### [INSTRUCTIONS TO FOLLOW]
Copy each line that has the string "hidden" somewhere in it.

### [INFORMATION GIVEN]
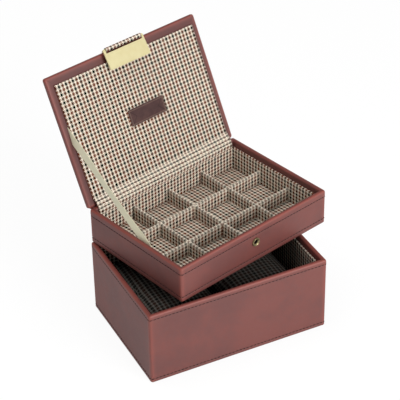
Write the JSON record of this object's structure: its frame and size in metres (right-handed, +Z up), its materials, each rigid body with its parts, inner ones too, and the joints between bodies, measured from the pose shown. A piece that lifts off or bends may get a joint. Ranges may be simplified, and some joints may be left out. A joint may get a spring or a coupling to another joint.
{
  "type": "stacking cufflink box",
  "caption": "Two stacking leather-covered boxes lined in check cloth: a lidded cufflink tray with compartments over a deep watch box.",
  "frame": {"origin": "middle of the lower box's underside, on the table", "axes": "+X along the lower box's length, +Y towards its back, +Z up; the tray on top is turned 15.4 degrees about +Z"},
  "size_m": [0.222, 0.232, 0.233],
  "materials": {
    "cover_leather": "reddish brown smooth leather, lighter and more orange where the edges are rubbed",
    "patch_leather": "dark brown leather with a pressed border",
    "board": "bare pressed fibreboard, hidden",
    "felt": "dark brown felt underside",
    "check_cloth": "small gun-club check wool cloth, cream with dark green and rust",
    "brass": "pale gold satin brass",
    "socket_metal": "darkened sprung socket",
    "ribbon": "pale cream green satin ribbon"
  },
  "bodies": {
    "base_box": {"base_felt": "felt", "base_floor_board": "board", "base_floor_pad": "check_cloth", "base_leather_back": "cover_leather", "base_leather_front": "cover_leather", "base_leather_left": "cover_leather", "base_leather_right": "cover_leather", "base_lining_back": "check_cloth", "base_lining_front": "check_cloth", "base_lining_left": "check_cloth", "base_lining_right": "check_cloth", "base_wall_back": "board", "base_wall_front": "board", "base_wall_left": "board", "base_wall_right": "board"},
    "tray": {"hinge_cloth": "check_cloth", "hinge_leather": "cover_leather", "stay_ribbon": "ribbon", "tray_cross_divider_1": "check_cloth", "tray_cross_divider_2": "check_cloth", "tray_cross_divider_3": "check_cloth", "tray_felt": "felt", "tray_floor_board": "board", "tray_floor_pad": "check_cloth", "tray_leather_back": "cover_leather", "tray_leather_front": "cover_leather", "tray_leather_left": "cover_leather", "tray_leather_right": "cover_leather", "tray_lining_back": "check_cloth", "tray_lining_front": "check_cloth", "tray_lining_left": "check_cloth", "tray_lining_right": "check_cloth", "tray_long_divider_1": "check_cloth", "tray_long_divider_2": "check_cloth", "tray_snap_cup": "socket_metal", "tray_snap_ring": "brass", "tray_wall_back": "board", "tray_wall_front": "board", "tray_wall_left": "board", "tray_wall_right": "board"},
    "lid": {"lid_board": "board", "lid_leather": "cover_leather", "lid_panel_board": "board", "lid_panel_cushion": "check_cloth", "lid_patch": "patch_leather", "strap_tail": "check_cloth"},
    "tab_strap": {"strap_loop": "check_cloth"},
    "tab": {"snap_stud": "brass", "tab_plate": "brass"},
    "pillow_left": {"left_pillow": "check_cloth"},
    "pillow_right": {"right_pillow": "check_cloth"}
  },
  "joints": [
    {"name": "tray_lift", "type": "slide", "parent": "base_box", "child": "tray", "axis": [0, 0, 1], "range_m": [0, 0.08]},
    {"name": "lid_hinge", "type": "hinge", "parent": "tray", "child": "lid", "pos_m": [-0.00233, 0.088, 0.1122], "axis": [0.9641, 0.2656, 0], "range_deg": [0, 115.6], "deforming": ["hinge_cloth", "hinge_leather", "stay_ribbon"]},
    {"name": "strap_bend", "type": "hinge", "parent": "lid", "child": "tab_strap", "pos_m": [-0.01673, 0.14026, 0.2295], "axis": [-0.9641, -0.2656, 0], "range_deg": [0, 80.8]},
    {"name": "tab_swing", "type": "hinge", "parent": "tab_strap", "child": "tab", "pos_m": [-0.01621, 0.13839, 0.23109], "axis": [-0.9641, -0.2656, 0], "range_deg": [-4, 110]},
    {"name": "left_pillow_lift", "type": "slide", "parent": "base_box", "child": "pillow_left", "axis": [0, 0, 1], "range_m": [0, 0.016]},
    {"name": "right_pillow_lift", "type": "slide", "parent": "base_box", "child": "pillow_right", "axis": [0, 0, 1], "range_m": [0, 0.016]}
  ],
  "couplings": [
    {"joint": "strap_bend", "follows": "lid_hinge", "ratio": 0.69896}
  ]
}
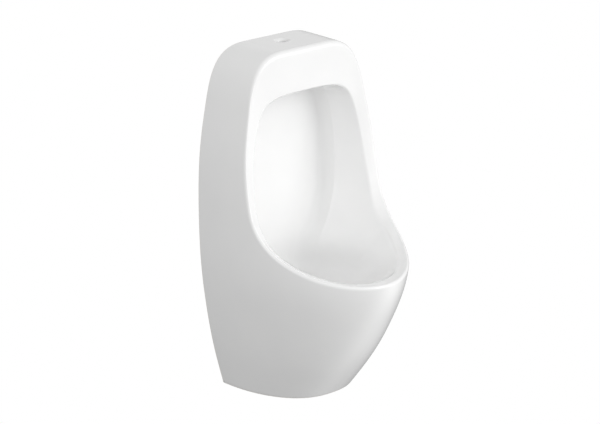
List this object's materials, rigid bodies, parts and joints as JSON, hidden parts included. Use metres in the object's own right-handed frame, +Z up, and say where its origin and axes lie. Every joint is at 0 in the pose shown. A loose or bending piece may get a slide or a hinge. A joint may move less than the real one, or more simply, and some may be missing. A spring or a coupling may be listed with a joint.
{
  "type": "wall hung urinal",
  "caption": "White glazed ceramic wall hung urinal with a deep bowl, projecting lip, rounded brow, top inlet hole, bottle trap and wall hooks.",
  "frame": {"origin": "middle of the hanger screw holes: on the wall plane and the centre line, 575 mm above the body's lower edge", "axes": "+X to the user's right, +Y into the wall, +Z up; the user stands on the -Y side"},
  "size_m": [0.331, 0.3639, 0.64],
  "materials": {
    "china": "gloss",
    "rubber": "matte",
    "chromed": "polished",
    "brass_fitting": "satin",
    "trap_plastic": "satin",
    "steel": "satin"
  },
  "bodies": {
    "urinal": {"china_body": "china", "inlet_seal": "rubber", "inlet_tube": "chromed", "spreader": "chromed", "spreader_washer": "rubber", "spreader_nut": "brass_fitting", "waste_flange": "chromed", "waste_gasket": "rubber", "waste_washer": "rubber", "waste_nut": "brass_fitting", "trap_inlet_nut": "trap_plastic", "trap_inlet_washer": "rubber", "trap_body": "trap_plastic", "trap_dip_tube": "trap_plastic", "trap_outlet_nut": "trap_plastic", "trap_outlet_washer": "rubber", "outlet_pipe": "trap_plastic", "wall_seal": "rubber", "hanger_left": "steel", "hanger_right": "steel", "foot_angle_left": "steel", "foot_angle_right": "steel", "foot_bolts": "steel", "foot_nuts": "steel", "foot_pads": "rubber"},
    "strainer": {"strainer": "chromed"},
    "cup": {"trap_cup": "trap_plastic", "trap_cup_seal": "rubber"},
    "cup_ring": {"trap_cup_ring": "trap_plastic"}
  },
  "joints": [
    {"name": "strainer_lift", "type": "slide", "parent": "urinal", "child": "strainer", "axis": [0, 0, 1], "range_m": [0, 0.06]},
    {"name": "cup_drop", "type": "slide", "parent": "urinal", "child": "cup", "axis": [0, 0, -1], "range_m": [0, 0.01]},
    {"name": "ring_turn", "type": "hinge", "parent": "cup", "child": "cup_ring", "pos_m": [0, -0.092, -0.519], "axis": [0, 0, 1], "range_deg": [0, 900]}
  ],
  "couplings": [
    {"joint": "cup_drop", "follows": "ring_turn", "m_per_rad": 0.00063662}
  ]
}
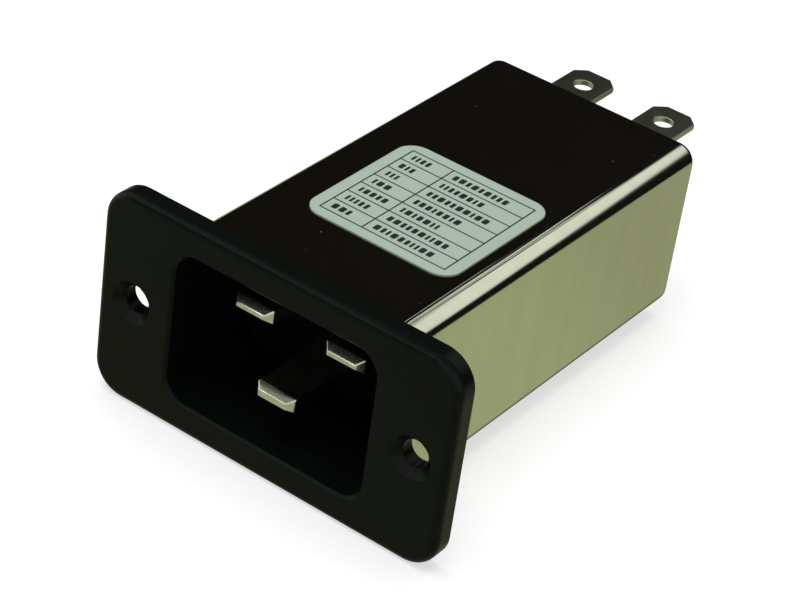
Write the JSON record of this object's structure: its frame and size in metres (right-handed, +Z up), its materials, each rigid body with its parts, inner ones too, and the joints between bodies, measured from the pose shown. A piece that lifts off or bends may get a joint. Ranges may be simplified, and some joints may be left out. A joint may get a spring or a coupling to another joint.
{
  "type": "emi line filter",
  "caption": "Power entry filter: recessed appliance inlet in a screw-on flange, drawn metal can behind it, push-on tabs at the far end.",
  "frame": {"origin": "midway between the two screw holes, on the flange face that meets the panel", "axes": "+X along the flange towards the line side, +Y from the panel into the equipment, +Z up to the label side"},
  "size_m": [0.05, 0.0758, 0.028],
  "materials": {
    "housing_black": "satin moulded thermoplastic, almost black",
    "blade_nickel": "bright nickel plating with bevelled tips",
    "can_plate": "bright tin plate, near mirror, faint drawing streaks",
    "liner_film": "smooth insulating card",
    "board_laminate": "green solder mask on glass laminate",
    "x_capacitor_case": "yellow moulded box",
    "resistor_coating": "beige coating",
    "core_coating": "green coating on ferrite",
    "divider_plastic": "natural moulded plastic",
    "enamelled_copper": "enamelled copper wire",
    "y_capacitor_case": "blue moulded box",
    "plate_black": "satin moulded thermoplastic, black",
    "tab_tin": "dull tin plating",
    "rivet_nickel": "plated steel",
    "lug_tin": "tin plating",
    "solder": "bright solder",
    "label_film": "matt printed film, pale grey-green"
  },
  "bodies": {
    "root": {"inlet_housing": "housing_black", "line_blade": "blade_nickel", "neutral_blade": "blade_nickel", "earth_blade": "blade_nickel", "can": "can_plate", "insulating_liner": "liner_film", "circuit_board": "board_laminate", "x_capacitor": "x_capacitor_case", "bleed_resistor": "resistor_coating", "choke_core": "core_coating", "choke_divider": "divider_plastic", "line_winding": "enamelled_copper", "neutral_winding": "enamelled_copper", "line_y_capacitor": "y_capacitor_case", "neutral_y_capacitor": "y_capacitor_case", "terminal_plate": "plate_black", "load_line_tab": "tab_tin", "load_neutral_tab": "tab_tin", "load_earth_tab": "tab_tin", "earth_rivet": "rivet_nickel", "earth_lug": "lug_tin", "solder_joints": "solder", "rating_label": "label_film"}
  },
  "joints": []
}
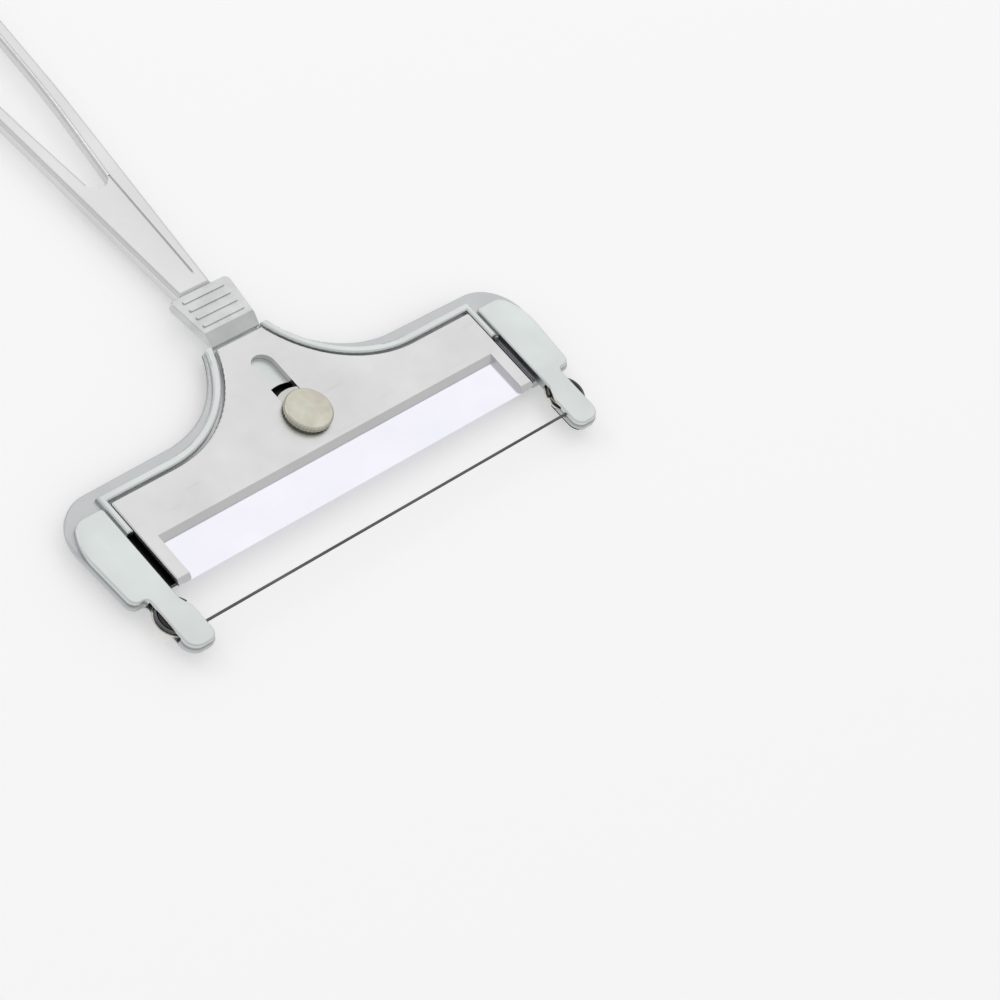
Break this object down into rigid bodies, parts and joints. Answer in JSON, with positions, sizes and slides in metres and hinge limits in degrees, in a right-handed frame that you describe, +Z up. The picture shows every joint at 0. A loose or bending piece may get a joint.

### [FINISHED EXERCISE]
    "board": "bare pressed fibreboard, hidden",
List this object's materials, rigid bodies, parts and joints as JSON, hidden parts included. Use metres in the object's own right-handed frame, +Z up, and say where its origin and axes lie. Every joint is at 0 in the pose shown. A loose or bending piece may get a slide or a hinge. A joint may move less than the real one, or more simply, and some may be missing. A spring or a coupling may be listed with a joint.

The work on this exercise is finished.